7/19/1870 FIRE IN THE DOCK. On Tuesday afternoon, about two o’clock, a fire was discovered on the dock of Mr. Chas. Mears’, where was piled a large amount of lumber, the greater part of which was hard wood. Crowds gathered at the scene of conflagration, and on preparing to the scene, we found men at there “work with a will,” removing lumber, pullin up dock and throwing water on the fire. Boom-logs were stretched across the river to keep the lumber, which was being thrown into the river, from going into the lake. Two forcepumps were procured and put in opporation; slabs and edgings, of which the dock was built, were removed to keep the fire from catching in the pier and warehouse on the one side and docks and warehouses on the other. The wind was blowing a gale from the south. The chanel was so completely blocked up with lumber, when the Messenger came from the south, that it was obliged to stop and leave its mail and passengers at the piers. About five o’clock the tug “Richards” started for Lincoln to get the tug “Albion”, which has a steam forcepump on board. The “Albion,” reached here about nine o’clock P.M. and soon began throwing water on the then somewhat subdued flames. We are unable to ascertain the loss.

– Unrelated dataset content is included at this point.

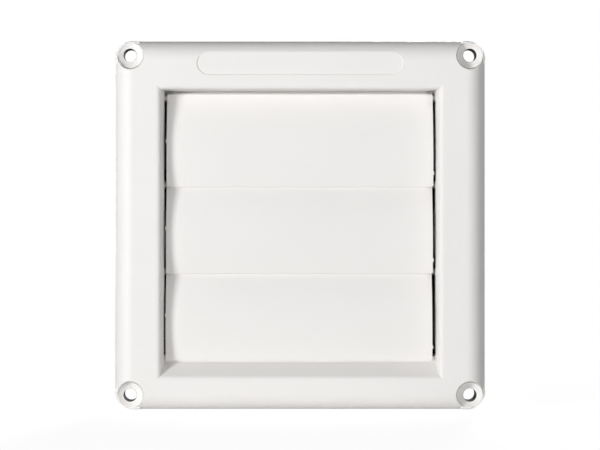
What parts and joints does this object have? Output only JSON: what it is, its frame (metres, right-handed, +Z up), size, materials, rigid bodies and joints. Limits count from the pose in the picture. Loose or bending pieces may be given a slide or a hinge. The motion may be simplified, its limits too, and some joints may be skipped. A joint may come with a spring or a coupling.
{
  "type": "vent hood",
  "caption": "Square louvred wall vent hood with a rolled edge, dished screw pads at its corners, hinged curved louvres and a round spigot that slides into duct.",
  "frame": {"origin": "centre of the four screw holes in the plane where the frame meets the wall", "axes": "+X to the right seen from the front, +Y into the wall along the spigot, +Z up"},
  "size_m": [0.1524, 0.0405, 0.1514],
  "materials": {
    "frame_plastic": "satin",
    "louvre_plastic": "satin"
  },
  "bodies": {
    "hood": {"hood_body": "frame_plastic"},
    "top_louvre": {"top_louvre": "louvre_plastic"},
    "middle_louvre": {"middle_louvre": "louvre_plastic"},
    "bottom_louvre": {"bottom_louvre": "louvre_plastic"}
  },
  "joints": [
    {"name": "top_louvre_pivot", "type": "hinge", "parent": "hood", "child": "top_louvre", "pos_m": [0, -0.00455, 0.05245], "axis": [-1, 0, 0], "range_deg": [0, 75]},
    {"name": "middle_louvre_pivot", "type": "hinge", "parent": "hood", "child": "middle_louvre", "pos_m": [0, -0.00455, 0.01662], "axis": [-1, 0, 0], "range_deg": [0, 75]},
    {"name": "bottom_louvre_pivot", "type": "hinge", "parent": "hood", "child": "bottom_louvre", "pos_m": [0, -0.00455, -0.01922], "axis": [-1, 0, 0], "range_deg": [0, 75]}
  ],
  "couplings": [
    {"joint": "middle_louvre_pivot", "follows": "top_louvre_pivot", "ratio": 1},
    {"joint": "bottom_louvre_pivot", "follows": "top_louvre_pivot", "ratio": 1}
  ]
}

7/19/1870 FIRE DEPARTMENT. The Common Council took initiatory steps, Wednesday Evening last, for the organization of a Fire Department in our village. Good for the guardians of the public weal.
Fire-On Monday morning, about three o’clock, fire was discovered in the house of Mr. F. Duva, situated nearly opposite the Methodist church, and in a very short time the house lay in ashes. It was very hard to save houses adjoining, as they stood but a very few feet apart; but, by willing hearts and ready hand, the fire kept from spreading. We learn the insurance fully covers the loss.